I find it interesting to see Charles become homesick now that he is away. He used to dream of leaving Launceston. And he makes reference to his mother, appreciating her now that she is not there for him.
In Launceston Laura has taken in two nine-year-old twin brothers. This is the second time he has had an evacuee. The first time she took in a young girl, Gertie, and her baby. Yet, Gertie left without even saying goodbye when she admitted to being in love with Charles.

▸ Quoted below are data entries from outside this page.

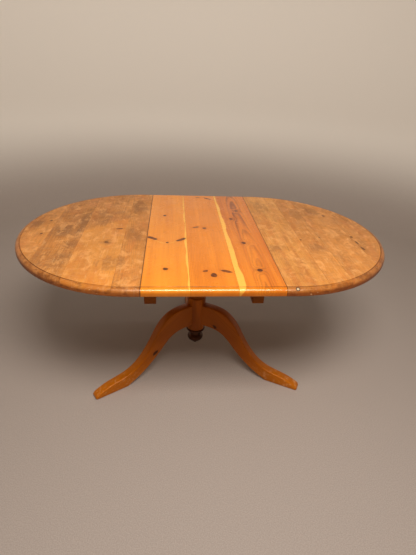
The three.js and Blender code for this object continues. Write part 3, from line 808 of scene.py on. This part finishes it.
END_BOARDS = {
    "left_end_board_1": {
        "pith": (60, -90), "spacing": 5.5, "seed": 11, "soil": 0.55,
        "knots": [(-729, 97, 5, 6, 0), (-731, -61, 5, 6, 0)],
        "blots": [(-780, 60, 28, 60)],
    },
    "left_end_board_2": {
        "pith": (-75, -90), "spacing": 5.5, "seed": 12, "soil": 0.6,
        "knots": [],
        "blots": [(-640, -35, 55, 75), (-600, -300, 55, 70), (-580, -175, 35, 60),
                  (-570, 120, 40, 130)],
    },
    "left_end_board_3": {
        "pith": (90, -60), "spacing": 5.0, "seed": 13, "soil": 0.4,
        "knots": [(-397, 4, 13, 5, 10), (-434, -146, 8, 6, 0)],
        "patch": (-543, -10, 0.83),
        "blots": [(-500, 150, 55, 120), (-434, -146, 30, 22), (-400, -330, 45, 60)],
    },
    "left_end_board_4": {
        "pith": (-80, -80), "spacing": 5.5, "seed": 14, "soil": 0.4,
        "knots": [],
        "blots": [(-357, -335, 22, 60), (-330, -60, 45, 90), (-330, 330, 40, 120)],
    },
    "right_end_board_1": {
        "pith": (-110, -70), "spacing": 5.5, "seed": 21, "soil": 0.25,
        "knots": [],
        "blots": [(310, -190, 40, 35), (330, 330, 50, 100)],
        "plug": (304, -531.5, -3.9, 9),
        "changes": {"early": "#e39a48"},
    },
    "right_end_board_2": {
        "pith": (70, -90), "spacing": 5.5, "seed": 22, "soil": 0.3,
        "knots": [(427, 297, 9, 7, 0), (429, -101, 11, 8, 0)],
        "blots": [(490, -190, 35, 50), (505, 230, 40, 80)],
    },
    "right_end_board_3": {
        "pith": (95, -55), "spacing": 5.0, "seed": 23, "soil": 0.35,
        "knots": [(533, -73, 5, 6, 0), (657, 215, 6, 8, 30)],
        "blots": [(610, 280, 45, 60)],
    },
    "right_end_board_4": {
        "pith": (-85, -70), "spacing": 5.5, "seed": 24, "soil": 0.4,
        "knots": [(698, -64, 5, 7, 0), (698, -128, 4, 16, 6), (699, -192, 4, 16, 6)],
        "changes": {"early": "#cf8a44"},
    },
}


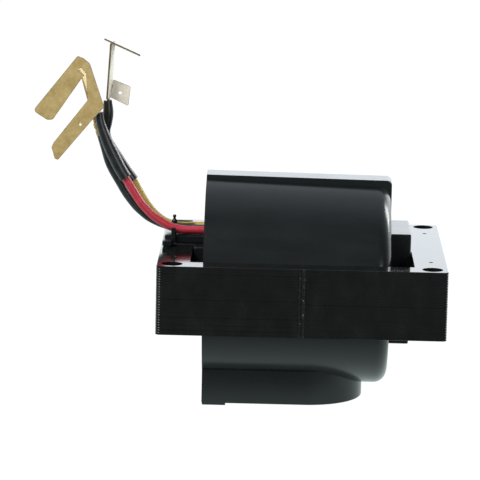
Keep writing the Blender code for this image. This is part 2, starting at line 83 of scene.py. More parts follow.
# Housing
CUP_LEFT, CUP_RIGHT = -26.8 * MM, 24.1 * MM
CUP_R_LEFT, CUP_R_RIGHT = 28.5 * MM, 27.9 * MM
CUP_DROP = 0.65 * MM
CUP_WALL, CUP_FILLET = 2.0 * MM, 3.6 * MM
LAND_RIGHT = 24.35 * MM
LAND_Y, LAND_TOP, LAND_FALL = 4.4 * MM, 29.3 * MM, 0.6 * MM
SKIRT_R, SKIRT_CORNER, SKIRT_BOTTOM = 17.5 * MM, 16.0 * MM, -32.2 * MM
SKIRT_LEDGE = -22.7 * MM
FOOT_X = 6.6 * MM
WELL_R, WELL_TOP = 7.5 * MM, -29.0 * MM
TUNNEL_WALL, TUNNEL_CLEAR = 1.5 * MM, 0.5 * MM
COLLAR_X, COLLAR_Y = CORE_HIGH.x - YOKE - 0.3 * MM, 11.1 * MM  # how far the end collars reach
COLLAR_TOP, COLLAR_BOTTOM = 15.0 * MM, -15.7 * MM
CHEEK_Y, CHEEK_BOTTOM = CENTRE_LEG / 2 + 0.6 * MM, -10.0 * MM
POTTING_FACE = -25.9 * MM

# Light: how brightly the floor and the room glow, in front of the coil and elsewhere, and their tints
FLOOR_TINT, ROOM_TINT = (0.84, 1.0, 0.98), (0.94, 1.0, 1.05)
FRONT_GLOW, UNDER_GLOW = 0.12, 1.0
FRONT_ROOM, HIGH_ROOM, BACK_ROOM = 0.12, 0.7, 2.25

# Free leads
LEAD_D = 2.25 * MM
SHEET = 0.5 * MM


# ---------------------------------------------------------------- materials

def shader_material(name, colour, roughness, metallic=0.0, **sockets):
    mat = bpy.data.materials.new(name)
    mat.use_nodes = True
    tree = mat.node_tree
    shader = tree.nodes["Principled BSDF"]
    shader.inputs["Base Color"].default_value = (*colour, 1)
    shader.inputs["Roughness"].default_value = roughness
    shader.inputs["Metallic"].default_value = metallic
    for socket, value in sockets.items():
        shader.inputs[socket.replace("_", " ")].default_value = value
    return mat, tree, shader


def node(tree, kind, inputs=None, **settings):
    made = tree.nodes.new(kind)
    for key, value in settings.items():
        setattr(made, key, value)
    for key, value in (inputs or {}).items():
        if isinstance(value, bpy.types.NodeSocket):
            tree.links.new(value, made.inputs[key])
        else:
            made.inputs[key].default_value = value
    return made


def place(tree, scale=(1, 1, 1)):
    """Object coordinates in millimetres, stretched by scale."""
    coordinates = node(tree, "ShaderNodeTexCoord")
    return node(tree, "ShaderNodeMapping", {
        "Vector": coordinates.outputs["Object"], "Scale": [1000 * s for s in scale],
    }).outputs["Vector"]


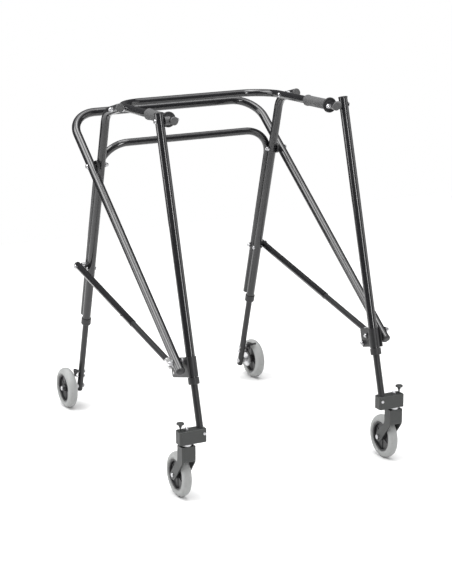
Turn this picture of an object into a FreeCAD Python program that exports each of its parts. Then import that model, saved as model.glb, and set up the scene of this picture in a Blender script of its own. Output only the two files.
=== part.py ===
"""Folding walking frame on four wheels: millimetres, +Z up, open side towards -Y, floor at z = 0."""

import FreeCAD, Part
import math
import os

Vector = FreeCAD.Vector

# Overall layout
overall_length = 963.7      # front of the caster blocks to the back of the rear wheels
side_x = 288.0              # centre plane of each front post
leg_x = side_x - 2.0        # centre plane of each rear leg
wheel_x = side_x + 43.0     # centre plane of the rear wheels
caster_x = side_x + 41.0    # centre plane of the front wheels and their swivels
post_lean = 0.292           # travel of the front post towards the rear, per mm of height
leg_lean = 0.293            # travel of the rear leg towards the front, per mm of height
axle_ahead = 3.0            # rear axle in front of the rear leg's axis
post_top = 1030.0           # height of the top of the front post
grip_height = 1011.0        # height of the handlebar at the front post

# Tubes
post_r = 12.7
post_wall = 2.0
inner_post_r = 9.6
leg_r = 12.7
leg_wall = 2.0
inner_leg_r = 9.3
inner_wall = 2.0
upper_frame_r = 12.7
arch_r = 11.1
bar_r = 11.1
bar_wall = 1.8
brace_outer_r = 10.2
brace_inner_r = 8.7
brace_wall = 1.5
slide_gap = 0.05            # radial clearance of a tube that slides
turn_gap = 0.05             # radial clearance of a shaft that turns
touch_gap = 0.4             # clearance between faces of different moving pieces
head_gap = 0.6              # clearance under a head whose tube turns
cut_past = 1.0              # how far a cutter runs past the face it leaves
washer_thick = 1.2

# Front posts and their brackets
post_bottom = 331.0         # height of the lower end of the outer post
post_button_z = 412.0       # height of the spring button on the post
bracket_z = 368.0           # height of the bracket's centre line at the post
bracket_reach = 98.0        # from the post's axis to the bracket's rear edge
bracket_height = 55.0
bracket_plate = 4.0
strut_pivot_back = 17.0     # strut pivot, behind the post's axis and above the bracket's centre line
strut_pivot_up = 17.0
brace_pivot_back = 62.0     # brace pivot, in the same directions
brace_pivot_up = 6.0
cross_spacer_r = 15.5
small_spacer_r = 10.0
stop_bolt_back = 88.0
stop_bolt_up = -15.0
collar_r = 15.6
collar_height = 19.0
collar_lap = 9.0            # collar above the end of the post
band_wall = 2.2             # bracket metal wrapped round the post
bracket_corner = 6.0
post_guide = 45.0           # bush inside the post
leg_guide = 40.0            # bush inside the rear leg
inner_post_top = 541.0

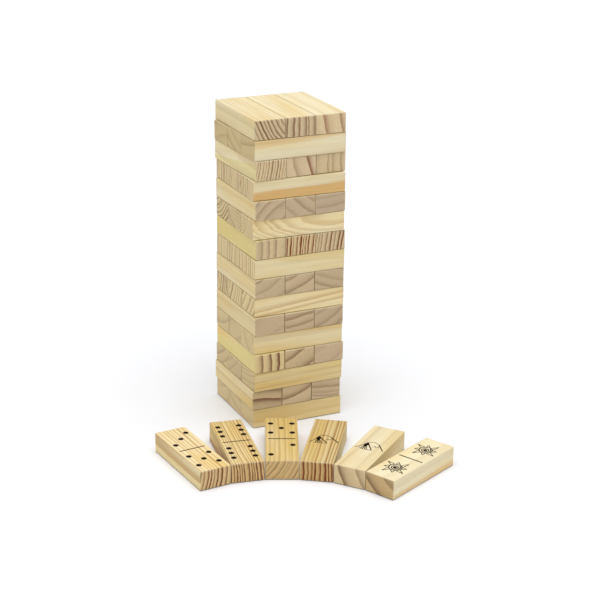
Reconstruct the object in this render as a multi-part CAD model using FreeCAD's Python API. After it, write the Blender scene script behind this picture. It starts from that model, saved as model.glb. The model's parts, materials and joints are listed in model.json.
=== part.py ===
"""A stacking game of wooden blocks: a tower of sixteen layers, three blocks to a layer, and six
printed blocks of the same size laid out beside it in a fan.

Millimetres and degrees, +Z up. The origin is on the ground at the centre of the tower's foot.
The bottom layer's blocks run along X, and each layer above is turned a quarter turn from the one
below it. Every block is a solid of its own, and each one is named for its place.
"""

import FreeCAD, Part
import math
import os
import random

# One block. Three widths side by side make just under one length.
BLOCK_LENGTH = 76.0
BLOCK_WIDTH = 25.0
BLOCK_HEIGHT = 15.4
EDGE_RADIUS = 0.6

# The tower. Layers are counted from the bottom.
STACK_GAP = 0.05
LAYER_PITCH = BLOCK_HEIGHT + STACK_GAP
QUARTER_TURN = 90.0

# A hand-built tower is never quite true. One row per layer, from the bottom up:
# shift along X, shift along Y, turn about Z, and the gap between neighbouring blocks.
LAYER_SEATS = (
    (0.0, 0.0, 0.0, 0.2),
    (-1.0, 0.0, 0.0, 0.6),
    (-0.5, -0.5, 0.5, 0.5),
    (0.5, -0.5, 0.5, 0.8),
    (0.0, 0.0, -0.5, 0.2),
    (0.0, -0.5, 0.5, 0.4),
    (0.5, 0.0, 0.0, 0.2),
    (0.0, -0.5, 0.5, 0.4),
    (0.5, -0.5, 0.0, 0.2),
    (0.5, 0.0, 0.5, 0.2),
    (0.0, 0.0, -1.5, 0.2),
    (0.0, -0.5, 0.5, 0.2),
    (0.0, 0.0, -1.0, 0.2),
    (0.0, 1.0, 1.5, 0.2),
    (-0.5, 0.5, 0.5, 0.4),
    (0.0, 1.0, 0.0, 0.2),
)

# Blocks also stop a little short of, or past, their neighbours' ends.
END_SCATTER = 0.3
SCATTER_SEED = 5

# Names of the three places in a layer, in the direction the places are counted.
PLACES_ALONG_Y = ("front", "centre", "back")
PLACES_ALONG_X = ("left", "centre", "right")

# The fan of printed blocks. The near ends stand on a circle, FAN_RADIUS from its centre, and each
# block points away from that centre. Angles are from +Y, anticlockwise seen from above.
FAN_CENTRE_X = -95.0
FAN_CENTRE_Y = -224.0
FAN_RADIUS = 104.0
FAN_FIRST_ANGLE = 5.0
FAN_STEP = -13.9

# The fan's blocks in order, each with the small turn that its place in the fan doesn't explain.
FAN_BLOCKS = (
    ("domino_3_5", 0.0),
    ("domino_6_6", -1.0),
    ("domino_5_2", -1.0),
    ("picture_block_1", 2.5),
    ("picture_block_2", 0.0),
    ("picture_block_3", 0.0),
)


def block():
    """One block along X, every edge rounded, with the middle of its underside at the origin."""
    corner = FreeCAD.Vector(-BLOCK_LENGTH / 2, -BLOCK_WIDTH / 2, 0)
    solid = Part.makeBox(BLOCK_LENGTH, BLOCK_WIDTH, BLOCK_HEIGHT, corner)
    return solid.makeFillet(EDGE_RADIUS, solid.Edges)


def seat(x, y, z, angle):
    """The placement that puts a block's underside at x, y, z and turns its length to angle."""
    turn = FreeCAD.Rotation(FreeCAD.Vector(0, 0, 1), angle)
    return FreeCAD.Placement(FreeCAD.Vector(x, y, z), turn)


def layer_placements(number, scatter):
    """Name and placement of the three blocks in one layer, counted from 1 at the bottom."""
    shift_x, shift_y, turn, gap = LAYER_SEATS[number - 1]
    runs_along_x = number % 2 == 1
    places = PLACES_ALONG_Y if runs_along_x else PLACES_ALONG_X
    length_angle = turn if runs_along_x else turn + QUARTER_TURN
    side_angle = turn + QUARTER_TURN if runs_along_x else turn
    length_way = math.radians(length_angle)
    side_way = math.radians(side_angle)
    height = (number - 1) * LAYER_PITCH
    placements = {}
    for index, place in enumerate(places):
        aside = (index - 1) * (BLOCK_WIDTH + gap)
        along = 0.0 if number == 1 else scatter.uniform(-END_SCATTER, END_SCATTER)
        x = shift_x + aside * math.cos(side_way) + along * math.cos(length_way)
        y = shift_y + aside * math.sin(side_way) + along * math.sin(length_way)
        name = f"layer_{number:02d}_{place}"
        placements[name] = seat(x, y, height, length_angle)
    return placements


def tower_placements():
    """Name and placement of every block in the tower."""
    scatter = random.Random(SCATTER_SEED)
    placements = {}
    for number in range(1, len(LAYER_SEATS) + 1):
        placements.update(layer_placements(number, scatter))
    return placements


def fan_placements():
    """Name and placement of the six printed blocks."""
    placements = {}
    for index, (name, extra_turn) in enumerate(FAN_BLOCKS):
        spoke = math.radians(FAN_FIRST_ANGLE + index * FAN_STEP + QUARTER_TURN)
        turned = spoke + math.radians(extra_turn)
        near_x = FAN_CENTRE_X + FAN_RADIUS * math.cos(spoke)
        near_y = FAN_CENTRE_Y + FAN_RADIUS * math.sin(spoke)
        x = near_x + BLOCK_LENGTH / 2 * math.cos(turned)
        y = near_y + BLOCK_LENGTH / 2 * math.sin(turned)
        placements[name] = seat(x, y, 0, math.degrees(turned))
    return placements


def export(placements):
    """Write each block to a STEP file of its own."""
    os.makedirs("parts", exist_ok=True)
    for name, placement in placements.items():
        solid = block()
        solid.Placement = placement
        solid.exportStep("parts/" + name + ".step")


export(tower_placements() | fan_placements())
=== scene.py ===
# Looks for the stacking game: every block as a piece of planed pine with its own growth rings, and the
# black prints on the six loose blocks. Shapes are in millimetres until to_row() turns them into the
# frame's metres; the studio is in metres.

import json
import math

import bpy
import numpy as np
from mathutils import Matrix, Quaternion, Vector, noise


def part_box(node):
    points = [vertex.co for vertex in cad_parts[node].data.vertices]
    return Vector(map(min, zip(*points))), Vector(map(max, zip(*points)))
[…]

The town has received American GIs, and the population is surprised to see many black officers. There is trouble between white and black GIs, and the military police have to mediate. The people in Launceston are against th idea of segregation of the Americans, and they organise events for the black GIs. In a event to collect funds for the Red Cross, Laura meets Captain Amos Barnes, and they hit it off. Amos is divorced, and he wants to take Laura out to dinner. That night Laura has arranged for a babysitter for the twins, but when Amos arrives, the babysitter is late. Fearing they may lose their booking, Laura tells him to go ahead of her. When the babysitter arrives, Laura rushes to the pub where they will have dinner, but Amos is not there. Then the owner tells her that something terrible has happened. Amos arrived and was ordering a drink at the bar, which was crowded by white GIs. Suddenly, a heavy chair flew in the air and hit him. It seems that Amos hit the floor as well, and he died. Laura is shocked, and she goes to talk to the military police, volunteering to answer any questions they have, but no questions are asked, and Amos's death is never investigated. Laura decides to write to his ex-wife and children, wanting to give them something other than the cold telegram she thinks they will receive.
I have to say that I am loving the book. I have my doubts about it, but I am finding it so interesting.